╭─ Given entries

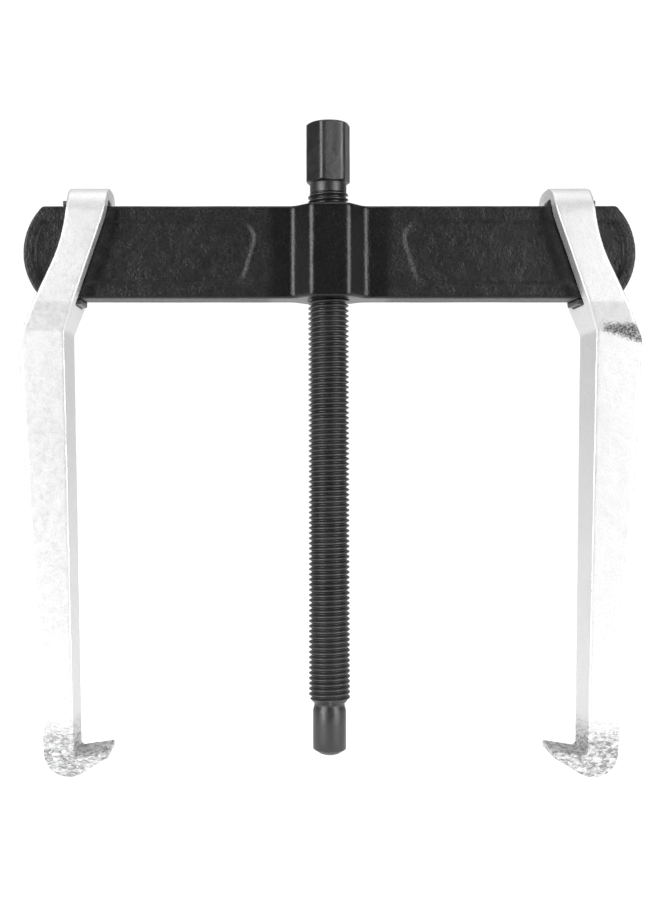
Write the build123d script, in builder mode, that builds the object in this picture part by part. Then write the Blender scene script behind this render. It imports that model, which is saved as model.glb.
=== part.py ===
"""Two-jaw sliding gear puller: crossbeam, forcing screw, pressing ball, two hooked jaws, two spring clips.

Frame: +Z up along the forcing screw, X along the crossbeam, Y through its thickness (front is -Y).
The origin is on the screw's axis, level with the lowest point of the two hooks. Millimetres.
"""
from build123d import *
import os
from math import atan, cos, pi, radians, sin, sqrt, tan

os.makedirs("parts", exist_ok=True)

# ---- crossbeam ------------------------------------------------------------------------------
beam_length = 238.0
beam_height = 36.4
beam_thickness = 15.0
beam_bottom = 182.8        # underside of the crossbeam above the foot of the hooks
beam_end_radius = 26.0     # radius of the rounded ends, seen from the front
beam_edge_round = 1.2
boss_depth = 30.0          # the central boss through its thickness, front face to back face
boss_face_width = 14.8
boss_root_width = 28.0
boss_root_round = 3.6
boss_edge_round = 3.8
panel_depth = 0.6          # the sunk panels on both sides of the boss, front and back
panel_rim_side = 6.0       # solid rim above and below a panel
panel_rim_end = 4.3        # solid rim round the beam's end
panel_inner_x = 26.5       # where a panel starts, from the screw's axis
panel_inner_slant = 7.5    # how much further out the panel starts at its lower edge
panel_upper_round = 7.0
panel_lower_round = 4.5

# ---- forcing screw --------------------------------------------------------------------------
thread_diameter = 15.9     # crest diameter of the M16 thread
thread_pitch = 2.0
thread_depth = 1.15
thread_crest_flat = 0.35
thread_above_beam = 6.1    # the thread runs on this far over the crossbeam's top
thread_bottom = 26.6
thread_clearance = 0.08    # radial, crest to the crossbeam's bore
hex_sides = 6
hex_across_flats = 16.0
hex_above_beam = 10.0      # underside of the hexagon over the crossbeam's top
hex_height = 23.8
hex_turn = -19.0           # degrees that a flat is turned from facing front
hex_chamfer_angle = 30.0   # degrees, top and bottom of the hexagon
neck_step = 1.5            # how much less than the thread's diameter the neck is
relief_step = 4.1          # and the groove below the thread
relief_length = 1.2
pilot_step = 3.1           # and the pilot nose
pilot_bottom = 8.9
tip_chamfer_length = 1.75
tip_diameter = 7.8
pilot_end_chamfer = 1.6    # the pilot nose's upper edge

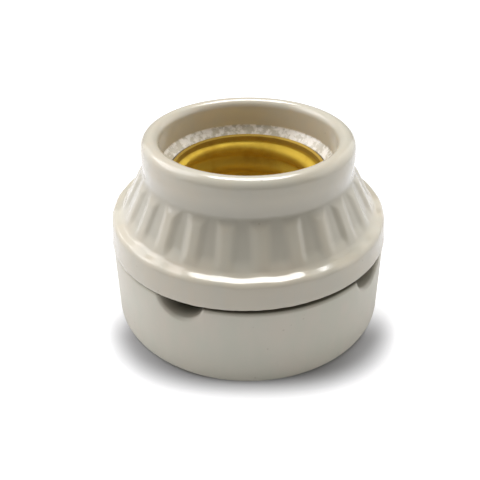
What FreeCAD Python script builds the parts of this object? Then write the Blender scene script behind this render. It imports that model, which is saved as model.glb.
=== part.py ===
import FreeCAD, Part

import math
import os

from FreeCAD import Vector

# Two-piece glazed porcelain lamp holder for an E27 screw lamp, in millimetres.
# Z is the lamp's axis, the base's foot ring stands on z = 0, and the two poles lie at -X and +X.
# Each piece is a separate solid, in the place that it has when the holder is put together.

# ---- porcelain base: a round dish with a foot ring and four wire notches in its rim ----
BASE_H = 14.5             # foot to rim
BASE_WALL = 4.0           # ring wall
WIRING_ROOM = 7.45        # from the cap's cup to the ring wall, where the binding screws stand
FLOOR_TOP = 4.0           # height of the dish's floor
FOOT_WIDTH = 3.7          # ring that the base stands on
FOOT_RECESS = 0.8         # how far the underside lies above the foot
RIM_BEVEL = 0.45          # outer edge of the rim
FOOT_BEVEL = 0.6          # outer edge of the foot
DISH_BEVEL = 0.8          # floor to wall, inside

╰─

--- Objective ---
Print every record exactly as it was given.

--- Solution for this task ---
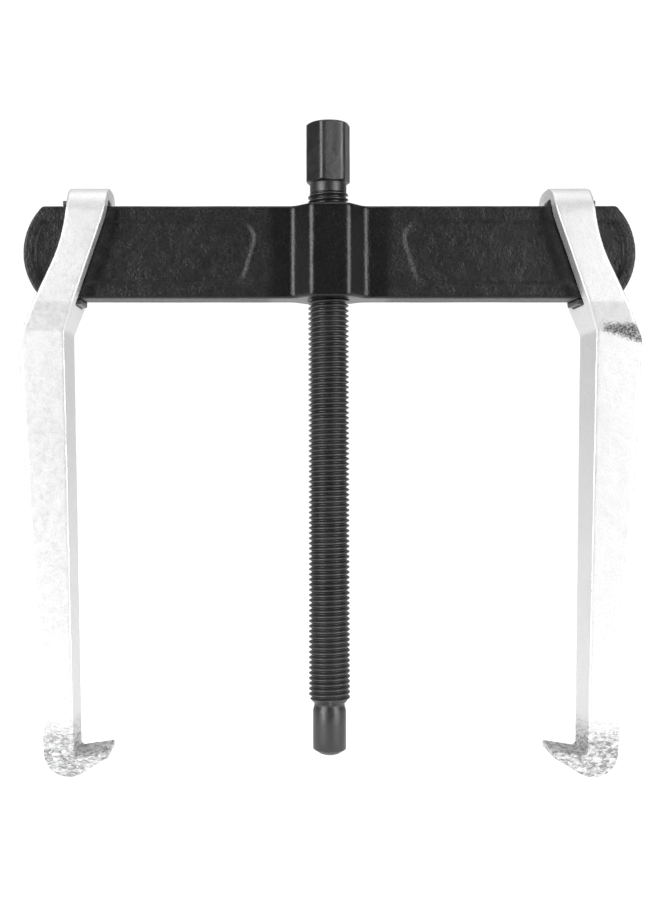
Write the build123d script, in builder mode, that builds the object in this picture part by part. Then write the Blender scene script behind this render. It imports that model, which is saved as model.glb.
=== part.py ===
"""Two-jaw sliding gear puller: crossbeam, forcing screw, pressing ball, two hooked jaws, two spring clips.

Frame: +Z up along the forcing screw, X along the crossbeam, Y through its thickness (front is -Y).
The origin is on the screw's axis, level with the lowest point of the two hooks. Millimetres.
"""
from build123d import *
import os
from math import atan, cos, pi, radians, sin, sqrt, tan

os.makedirs("parts", exist_ok=True)

# ---- crossbeam ------------------------------------------------------------------------------
beam_length = 238.0
beam_height = 36.4
beam_thickness = 15.0
beam_bottom = 182.8        # underside of the crossbeam above the foot of the hooks
beam_end_radius = 26.0     # radius of the rounded ends, seen from the front
beam_edge_round = 1.2
boss_depth = 30.0          # the central boss through its thickness, front face to back face
boss_face_width = 14.8
boss_root_width = 28.0
boss_root_round = 3.6
boss_edge_round = 3.8
panel_depth = 0.6          # the sunk panels on both sides of the boss, front and back
panel_rim_side = 6.0       # solid rim above and below a panel
panel_rim_end = 4.3        # solid rim round the beam's end
panel_inner_x = 26.5       # where a panel starts, from the screw's axis
panel_inner_slant = 7.5    # how much further out the panel starts at its lower edge
panel_upper_round = 7.0
panel_lower_round = 4.5

# ---- forcing screw --------------------------------------------------------------------------
thread_diameter = 15.9     # crest diameter of the M16 thread
thread_pitch = 2.0
thread_depth = 1.15
thread_crest_flat = 0.35
thread_above_beam = 6.1    # the thread runs on this far over the crossbeam's top
thread_bottom = 26.6
thread_clearance = 0.08    # radial, crest to the crossbeam's bore
hex_sides = 6
hex_across_flats = 16.0
hex_above_beam = 10.0      # underside of the hexagon over the crossbeam's top
hex_height = 23.8
hex_turn = -19.0           # degrees that a flat is turned from facing front
hex_chamfer_angle = 30.0   # degrees, top and bottom of the hexagon
neck_step = 1.5            # how much less than the thread's diameter the neck is
relief_step = 4.1          # and the groove below the thread
relief_length = 1.2
pilot_step = 3.1           # and the pilot nose
pilot_bottom = 8.9
tip_chamfer_length = 1.75
tip_diameter = 7.8
pilot_end_chamfer = 1.6    # the pilot nose's upper edge

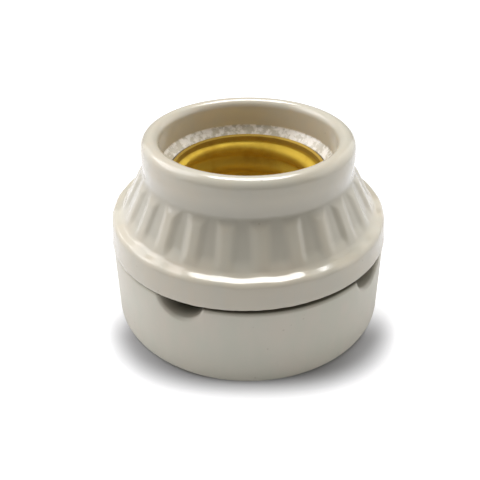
What FreeCAD Python script builds the parts of this object? Then write the Blender scene script behind this render. It imports that model, which is saved as model.glb.
=== part.py ===
import FreeCAD, Part

import math
import os

from FreeCAD import Vector

# Two-piece glazed porcelain lamp holder for an E27 screw lamp, in millimetres.
# Z is the lamp's axis, the base's foot ring stands on z = 0, and the two poles lie at -X and +X.
# Each piece is a separate solid, in the place that it has when the holder is put together.

# ---- porcelain base: a round dish with a foot ring and four wire notches in its rim ----
BASE_H = 14.5             # foot to rim
BASE_WALL = 4.0           # ring wall
WIRING_ROOM = 7.45        # from the cap's cup to the ring wall, where the binding screws stand
FLOOR_TOP = 4.0           # height of the dish's floor
FOOT_WIDTH = 3.7          # ring that the base stands on
FOOT_RECESS = 0.8         # how far the underside lies above the foot
RIM_BEVEL = 0.45          # outer edge of the rim
FOOT_BEVEL = 0.6          # outer edge of the foot
DISH_BEVEL = 0.8          # floor to wall, inside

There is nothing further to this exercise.